### Given request
From the listing below, pull out the lines that hold "with".

### Dataset records

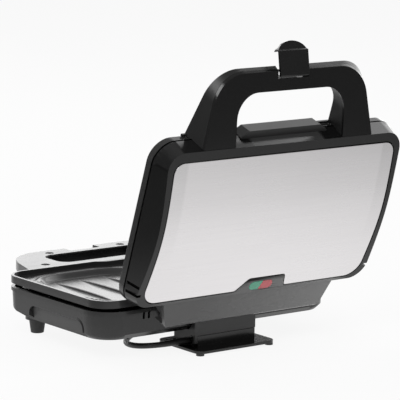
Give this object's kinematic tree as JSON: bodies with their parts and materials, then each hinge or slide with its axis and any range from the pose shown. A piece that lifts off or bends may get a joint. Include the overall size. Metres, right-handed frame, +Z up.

* * *

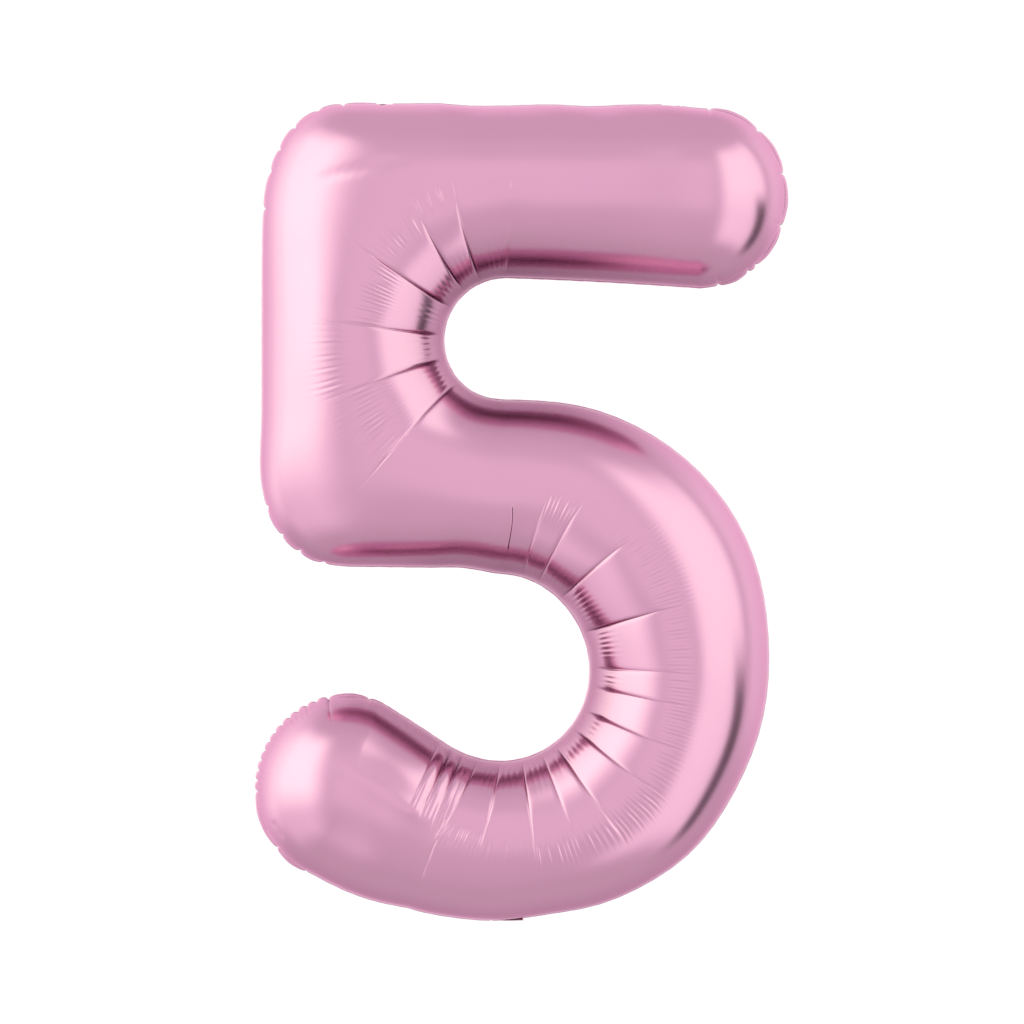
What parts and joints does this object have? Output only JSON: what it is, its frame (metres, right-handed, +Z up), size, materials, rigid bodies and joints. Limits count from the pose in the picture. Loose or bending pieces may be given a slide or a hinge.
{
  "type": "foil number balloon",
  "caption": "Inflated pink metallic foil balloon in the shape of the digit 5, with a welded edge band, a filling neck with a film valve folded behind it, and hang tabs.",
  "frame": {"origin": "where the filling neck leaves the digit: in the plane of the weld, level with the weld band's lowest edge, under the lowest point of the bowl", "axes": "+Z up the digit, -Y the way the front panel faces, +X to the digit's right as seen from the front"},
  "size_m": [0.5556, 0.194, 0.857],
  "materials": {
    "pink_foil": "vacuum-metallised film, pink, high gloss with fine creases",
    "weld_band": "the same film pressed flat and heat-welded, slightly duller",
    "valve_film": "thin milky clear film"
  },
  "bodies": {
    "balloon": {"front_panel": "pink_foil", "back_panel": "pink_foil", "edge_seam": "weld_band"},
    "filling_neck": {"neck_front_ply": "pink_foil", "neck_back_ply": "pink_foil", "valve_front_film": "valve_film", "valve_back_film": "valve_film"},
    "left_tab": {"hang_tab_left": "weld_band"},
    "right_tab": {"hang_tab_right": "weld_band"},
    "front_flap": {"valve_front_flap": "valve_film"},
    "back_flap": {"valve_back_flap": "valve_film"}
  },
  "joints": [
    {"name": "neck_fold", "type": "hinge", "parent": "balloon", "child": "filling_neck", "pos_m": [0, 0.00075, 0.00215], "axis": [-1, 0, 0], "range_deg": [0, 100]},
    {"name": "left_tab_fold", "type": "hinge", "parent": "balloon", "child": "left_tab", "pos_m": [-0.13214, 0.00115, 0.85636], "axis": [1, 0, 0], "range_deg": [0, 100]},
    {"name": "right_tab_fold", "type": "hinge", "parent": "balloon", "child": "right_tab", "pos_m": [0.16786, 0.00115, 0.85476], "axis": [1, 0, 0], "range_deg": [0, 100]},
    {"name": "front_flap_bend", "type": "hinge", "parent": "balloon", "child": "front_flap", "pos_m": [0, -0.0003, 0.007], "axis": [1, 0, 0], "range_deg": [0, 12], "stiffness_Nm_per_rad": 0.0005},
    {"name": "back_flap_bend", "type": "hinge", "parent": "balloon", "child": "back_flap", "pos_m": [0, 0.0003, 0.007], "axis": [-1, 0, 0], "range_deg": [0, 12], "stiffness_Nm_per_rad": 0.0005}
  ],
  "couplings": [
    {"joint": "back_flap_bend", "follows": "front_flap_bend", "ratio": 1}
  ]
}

--

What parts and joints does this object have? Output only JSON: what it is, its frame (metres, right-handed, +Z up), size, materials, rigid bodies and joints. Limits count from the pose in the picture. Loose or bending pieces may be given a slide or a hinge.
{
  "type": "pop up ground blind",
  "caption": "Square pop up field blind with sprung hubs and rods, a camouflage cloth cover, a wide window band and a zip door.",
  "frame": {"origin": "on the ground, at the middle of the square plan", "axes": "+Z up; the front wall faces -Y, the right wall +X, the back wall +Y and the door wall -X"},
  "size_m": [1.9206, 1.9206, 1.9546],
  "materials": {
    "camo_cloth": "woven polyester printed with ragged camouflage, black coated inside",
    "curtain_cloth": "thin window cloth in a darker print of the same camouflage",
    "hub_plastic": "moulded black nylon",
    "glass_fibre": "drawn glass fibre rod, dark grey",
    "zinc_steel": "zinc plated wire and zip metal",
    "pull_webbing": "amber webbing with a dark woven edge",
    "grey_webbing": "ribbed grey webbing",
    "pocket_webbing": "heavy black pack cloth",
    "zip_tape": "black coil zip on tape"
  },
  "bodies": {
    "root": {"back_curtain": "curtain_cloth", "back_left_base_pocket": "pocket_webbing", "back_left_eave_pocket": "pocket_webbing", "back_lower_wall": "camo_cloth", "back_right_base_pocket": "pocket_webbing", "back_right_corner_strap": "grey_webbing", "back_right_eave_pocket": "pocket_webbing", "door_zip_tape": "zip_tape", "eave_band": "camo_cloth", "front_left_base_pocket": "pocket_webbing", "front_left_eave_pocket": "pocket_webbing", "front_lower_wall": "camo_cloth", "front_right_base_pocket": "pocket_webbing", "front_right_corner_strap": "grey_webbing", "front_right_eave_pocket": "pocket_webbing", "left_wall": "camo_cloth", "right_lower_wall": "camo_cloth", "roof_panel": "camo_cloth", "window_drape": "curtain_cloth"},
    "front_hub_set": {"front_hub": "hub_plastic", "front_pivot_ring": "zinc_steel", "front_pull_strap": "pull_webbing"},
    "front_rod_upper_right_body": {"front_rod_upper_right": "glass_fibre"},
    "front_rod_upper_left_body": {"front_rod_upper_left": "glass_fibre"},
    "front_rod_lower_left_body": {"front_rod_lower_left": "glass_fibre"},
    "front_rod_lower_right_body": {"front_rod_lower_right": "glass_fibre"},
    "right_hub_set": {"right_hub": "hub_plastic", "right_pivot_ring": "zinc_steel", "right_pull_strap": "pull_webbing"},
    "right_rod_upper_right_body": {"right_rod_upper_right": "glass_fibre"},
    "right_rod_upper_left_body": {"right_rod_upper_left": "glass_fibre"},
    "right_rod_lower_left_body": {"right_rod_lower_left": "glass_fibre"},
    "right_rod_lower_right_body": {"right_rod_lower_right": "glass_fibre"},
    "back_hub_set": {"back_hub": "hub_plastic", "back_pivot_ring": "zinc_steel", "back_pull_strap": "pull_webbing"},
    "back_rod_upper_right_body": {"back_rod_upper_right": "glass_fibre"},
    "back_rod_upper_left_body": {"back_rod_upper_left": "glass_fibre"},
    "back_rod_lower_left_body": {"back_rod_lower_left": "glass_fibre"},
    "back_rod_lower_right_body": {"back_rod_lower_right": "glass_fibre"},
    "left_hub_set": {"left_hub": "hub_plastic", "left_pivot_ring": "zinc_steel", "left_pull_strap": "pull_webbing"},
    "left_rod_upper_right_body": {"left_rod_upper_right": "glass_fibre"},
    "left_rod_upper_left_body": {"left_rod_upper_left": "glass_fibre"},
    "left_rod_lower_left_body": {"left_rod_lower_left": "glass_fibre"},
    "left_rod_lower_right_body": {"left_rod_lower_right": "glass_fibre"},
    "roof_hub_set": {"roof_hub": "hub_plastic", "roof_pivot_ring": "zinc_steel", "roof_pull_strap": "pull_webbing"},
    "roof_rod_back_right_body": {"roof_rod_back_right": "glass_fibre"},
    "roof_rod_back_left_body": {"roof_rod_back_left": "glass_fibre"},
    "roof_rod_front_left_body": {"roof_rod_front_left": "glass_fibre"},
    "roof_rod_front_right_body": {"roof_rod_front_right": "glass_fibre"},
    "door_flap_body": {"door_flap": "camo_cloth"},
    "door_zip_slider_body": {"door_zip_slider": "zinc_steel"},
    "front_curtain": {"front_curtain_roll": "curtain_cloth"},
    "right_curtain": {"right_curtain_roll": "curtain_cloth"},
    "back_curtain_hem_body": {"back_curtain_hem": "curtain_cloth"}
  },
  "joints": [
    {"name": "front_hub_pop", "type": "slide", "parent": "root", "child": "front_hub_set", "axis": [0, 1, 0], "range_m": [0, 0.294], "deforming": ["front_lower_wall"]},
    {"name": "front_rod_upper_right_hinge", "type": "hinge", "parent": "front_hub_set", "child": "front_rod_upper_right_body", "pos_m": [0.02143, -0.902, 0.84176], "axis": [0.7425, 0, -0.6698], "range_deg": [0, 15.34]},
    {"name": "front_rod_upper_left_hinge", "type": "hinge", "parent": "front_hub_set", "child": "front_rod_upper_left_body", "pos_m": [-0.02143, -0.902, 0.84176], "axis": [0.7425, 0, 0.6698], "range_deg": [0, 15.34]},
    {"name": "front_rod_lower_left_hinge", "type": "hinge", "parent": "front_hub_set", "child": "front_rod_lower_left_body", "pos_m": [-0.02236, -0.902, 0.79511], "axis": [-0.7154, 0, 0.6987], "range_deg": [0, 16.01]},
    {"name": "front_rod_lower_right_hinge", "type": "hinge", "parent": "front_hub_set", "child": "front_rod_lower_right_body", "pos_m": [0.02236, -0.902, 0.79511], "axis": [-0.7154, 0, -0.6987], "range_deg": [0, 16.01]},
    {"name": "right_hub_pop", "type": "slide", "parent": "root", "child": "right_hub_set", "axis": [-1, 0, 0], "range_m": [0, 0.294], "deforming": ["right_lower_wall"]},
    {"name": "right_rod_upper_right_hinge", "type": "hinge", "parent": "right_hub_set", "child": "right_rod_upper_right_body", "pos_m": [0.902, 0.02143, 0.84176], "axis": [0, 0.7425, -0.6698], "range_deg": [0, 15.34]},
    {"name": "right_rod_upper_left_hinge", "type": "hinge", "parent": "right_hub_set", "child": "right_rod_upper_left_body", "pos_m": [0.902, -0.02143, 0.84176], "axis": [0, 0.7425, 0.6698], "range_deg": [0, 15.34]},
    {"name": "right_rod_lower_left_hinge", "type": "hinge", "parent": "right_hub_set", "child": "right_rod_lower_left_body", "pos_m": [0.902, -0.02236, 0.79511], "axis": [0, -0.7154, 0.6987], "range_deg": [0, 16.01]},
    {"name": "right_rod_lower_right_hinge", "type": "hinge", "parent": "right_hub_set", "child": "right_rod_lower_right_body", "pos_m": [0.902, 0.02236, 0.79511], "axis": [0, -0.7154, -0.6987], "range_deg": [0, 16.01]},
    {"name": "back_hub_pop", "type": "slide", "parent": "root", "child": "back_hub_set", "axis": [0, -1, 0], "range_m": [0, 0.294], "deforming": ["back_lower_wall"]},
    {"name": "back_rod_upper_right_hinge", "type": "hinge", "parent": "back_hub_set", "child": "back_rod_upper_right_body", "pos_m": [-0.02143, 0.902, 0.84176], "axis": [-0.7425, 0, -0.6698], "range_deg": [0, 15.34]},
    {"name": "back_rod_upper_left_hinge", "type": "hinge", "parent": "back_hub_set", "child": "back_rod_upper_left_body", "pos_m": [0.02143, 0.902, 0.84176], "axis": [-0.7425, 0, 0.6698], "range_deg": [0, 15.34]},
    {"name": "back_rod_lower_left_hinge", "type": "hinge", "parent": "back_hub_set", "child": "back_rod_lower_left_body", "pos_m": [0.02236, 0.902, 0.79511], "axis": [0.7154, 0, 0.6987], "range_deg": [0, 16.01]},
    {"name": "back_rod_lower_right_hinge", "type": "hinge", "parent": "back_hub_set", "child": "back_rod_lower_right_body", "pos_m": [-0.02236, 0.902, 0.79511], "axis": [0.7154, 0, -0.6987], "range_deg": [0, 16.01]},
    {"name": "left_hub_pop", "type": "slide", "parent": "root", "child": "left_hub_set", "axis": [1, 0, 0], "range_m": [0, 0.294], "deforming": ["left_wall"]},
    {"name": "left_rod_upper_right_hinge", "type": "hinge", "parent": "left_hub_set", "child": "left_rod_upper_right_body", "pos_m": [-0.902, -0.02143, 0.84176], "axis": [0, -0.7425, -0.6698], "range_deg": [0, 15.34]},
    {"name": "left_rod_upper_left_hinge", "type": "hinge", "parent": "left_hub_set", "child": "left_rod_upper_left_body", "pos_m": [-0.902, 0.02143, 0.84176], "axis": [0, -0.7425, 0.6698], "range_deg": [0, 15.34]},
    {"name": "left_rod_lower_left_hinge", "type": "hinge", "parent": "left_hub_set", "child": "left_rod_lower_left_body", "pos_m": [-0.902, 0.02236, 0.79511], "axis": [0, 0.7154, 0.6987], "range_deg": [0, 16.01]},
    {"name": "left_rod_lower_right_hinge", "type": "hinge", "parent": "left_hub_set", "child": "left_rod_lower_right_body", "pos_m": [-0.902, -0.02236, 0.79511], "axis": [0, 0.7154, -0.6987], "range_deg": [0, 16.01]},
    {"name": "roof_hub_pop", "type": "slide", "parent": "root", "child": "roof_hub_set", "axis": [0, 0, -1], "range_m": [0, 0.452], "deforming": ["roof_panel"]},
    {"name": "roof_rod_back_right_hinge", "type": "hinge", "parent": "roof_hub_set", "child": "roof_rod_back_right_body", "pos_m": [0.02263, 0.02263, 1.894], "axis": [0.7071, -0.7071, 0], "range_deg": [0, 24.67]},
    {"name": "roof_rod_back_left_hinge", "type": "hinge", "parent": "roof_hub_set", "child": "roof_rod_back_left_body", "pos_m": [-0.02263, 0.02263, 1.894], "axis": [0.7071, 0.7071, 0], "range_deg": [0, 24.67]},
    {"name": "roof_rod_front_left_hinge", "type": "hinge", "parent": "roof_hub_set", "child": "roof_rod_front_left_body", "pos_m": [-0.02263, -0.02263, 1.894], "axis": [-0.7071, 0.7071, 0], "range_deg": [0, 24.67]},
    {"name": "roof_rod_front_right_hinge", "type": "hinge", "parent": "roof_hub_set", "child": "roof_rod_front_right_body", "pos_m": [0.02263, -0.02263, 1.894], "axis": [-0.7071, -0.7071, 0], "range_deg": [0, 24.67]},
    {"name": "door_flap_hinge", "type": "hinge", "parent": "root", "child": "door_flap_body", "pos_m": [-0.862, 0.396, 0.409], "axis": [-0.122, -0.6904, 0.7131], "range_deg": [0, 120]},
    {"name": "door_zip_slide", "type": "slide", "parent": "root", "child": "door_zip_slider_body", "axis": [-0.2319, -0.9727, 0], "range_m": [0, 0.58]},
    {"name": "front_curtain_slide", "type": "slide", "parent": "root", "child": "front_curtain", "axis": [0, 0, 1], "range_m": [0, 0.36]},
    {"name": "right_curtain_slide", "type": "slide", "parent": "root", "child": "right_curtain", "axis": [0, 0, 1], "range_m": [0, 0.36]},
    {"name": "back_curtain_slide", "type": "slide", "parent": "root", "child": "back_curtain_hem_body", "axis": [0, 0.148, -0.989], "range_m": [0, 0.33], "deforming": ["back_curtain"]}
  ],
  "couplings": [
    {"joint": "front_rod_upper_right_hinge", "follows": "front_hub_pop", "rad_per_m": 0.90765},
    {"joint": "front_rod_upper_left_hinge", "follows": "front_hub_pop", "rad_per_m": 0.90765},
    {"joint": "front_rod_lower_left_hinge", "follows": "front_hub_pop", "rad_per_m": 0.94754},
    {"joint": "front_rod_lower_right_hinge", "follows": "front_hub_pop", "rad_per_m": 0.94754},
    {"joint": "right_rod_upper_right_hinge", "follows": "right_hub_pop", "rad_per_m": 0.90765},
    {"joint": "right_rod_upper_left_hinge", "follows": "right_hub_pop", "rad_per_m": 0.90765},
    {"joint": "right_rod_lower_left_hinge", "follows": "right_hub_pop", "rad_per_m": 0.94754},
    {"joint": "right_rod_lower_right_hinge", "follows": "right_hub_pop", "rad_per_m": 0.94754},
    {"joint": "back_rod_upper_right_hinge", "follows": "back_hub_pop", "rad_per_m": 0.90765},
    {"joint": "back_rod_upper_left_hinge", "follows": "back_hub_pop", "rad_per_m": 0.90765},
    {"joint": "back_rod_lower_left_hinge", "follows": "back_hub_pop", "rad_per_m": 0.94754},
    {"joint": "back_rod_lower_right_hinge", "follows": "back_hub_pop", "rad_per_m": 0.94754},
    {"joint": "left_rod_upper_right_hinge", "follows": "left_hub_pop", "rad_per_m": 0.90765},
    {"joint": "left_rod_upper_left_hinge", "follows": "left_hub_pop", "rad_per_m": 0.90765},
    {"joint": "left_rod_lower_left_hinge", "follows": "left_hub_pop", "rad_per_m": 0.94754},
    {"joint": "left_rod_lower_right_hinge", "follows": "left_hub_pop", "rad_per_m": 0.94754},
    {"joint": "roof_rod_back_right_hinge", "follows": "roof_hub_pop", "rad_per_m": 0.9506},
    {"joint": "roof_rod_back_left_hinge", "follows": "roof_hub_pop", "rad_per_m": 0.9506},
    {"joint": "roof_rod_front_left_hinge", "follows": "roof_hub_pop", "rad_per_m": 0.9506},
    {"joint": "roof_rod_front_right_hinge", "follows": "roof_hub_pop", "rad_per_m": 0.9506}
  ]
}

### Solution to this task
Give this object's kinematic tree as JSON: bodies with their parts and materials, then each hinge or slide with its axis and any range from the pose shown. A piece that lifts off or bends may get a joint. Include the overall size. Metres, right-handed frame, +Z up.
  "caption": "Inflated pink metallic foil balloon in the shape of the digit 5, with a welded edge band, a filling neck with a film valve folded behind it, and hang tabs.",
  "frame": {"origin": "where the filling neck leaves the digit: in the plane of the weld, level with the weld band's lowest edge, under the lowest point of the bowl", "axes": "+Z up the digit, -Y the way the front panel faces, +X to the digit's right as seen from the front"},
    "pink_foil": "vacuum-metallised film, pink, high gloss with fine creases",
  "caption": "Square pop up field blind with sprung hubs and rods, a camouflage cloth cover, a wide window band and a zip door.",
    "camo_cloth": "woven polyester printed with ragged camouflage, black coated inside",
    "pull_webbing": "amber webbing with a dark woven edge",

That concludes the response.